David Duchovny zeroes in on the bereaved husband’s character with ease and his initial reticence in getting involved is almost palpable. In this he is matched by Minni Driver who is in a similar predicament. The cameos by Carroll O’Connor, Robert Loggia (not a villain for once), Joely Richardson (another brief role as in The Patriot), David Alan Grier as Bob’s confidant Charlie and of course, James Belushi help with Bonnie Hunt also provides a good cameo.
Not in a long while has Hollywood come out with such a sweet love story. Really one from the heart.

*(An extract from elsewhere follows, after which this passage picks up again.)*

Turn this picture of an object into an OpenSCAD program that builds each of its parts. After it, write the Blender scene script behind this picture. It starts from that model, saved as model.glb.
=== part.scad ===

And then we have a trite, slapstick, base comedy called Me, Myself & Irene with Jim Carrey doing the honours if one can call it that. As if one Jim Carrey (as Rhodes Island cop Charlie Baileygates) is not bad enough we have his alter ego Hank. "You’ve been avoiding confrontation and therefore have created this guy Hank," he is told.
His first marriage doesn’t work. The result of a cuckold are negro triplets. That this trio provides the film with its better moments is incidental but Charlie’s escapades with Irene Waters (Renee Zellweger) forms the body of the film. Irene is mistaken for a drug smuggler and Charlie is taking her back to her home town to be jailed.
If the Farrelly Brothers (Peter and Bobby) think they are introducing an element of pathos a la Charlie Chaplin they miss by a long way. As if their efforts with Dumb and Dumber were not bad enough they are even worse here. Crude humour, often hitting below the belt, slapstick and vulgarity are the order of the day. Jim Carrey’s eyebrows doing the tango are a ray of light in this apology of a comedy.
When Carrey did The Truman Show one thought he was bidding goodbye to this modern Jerry Lewis image, but it seems he has fans who like this brand of humour. Each one is entitled to his own choice or taste but thanks, no thanks. Me, Myself & Irene is a bit too much for me. Even ‘Me’ alone is too much, let alone ‘Myself and Irene.’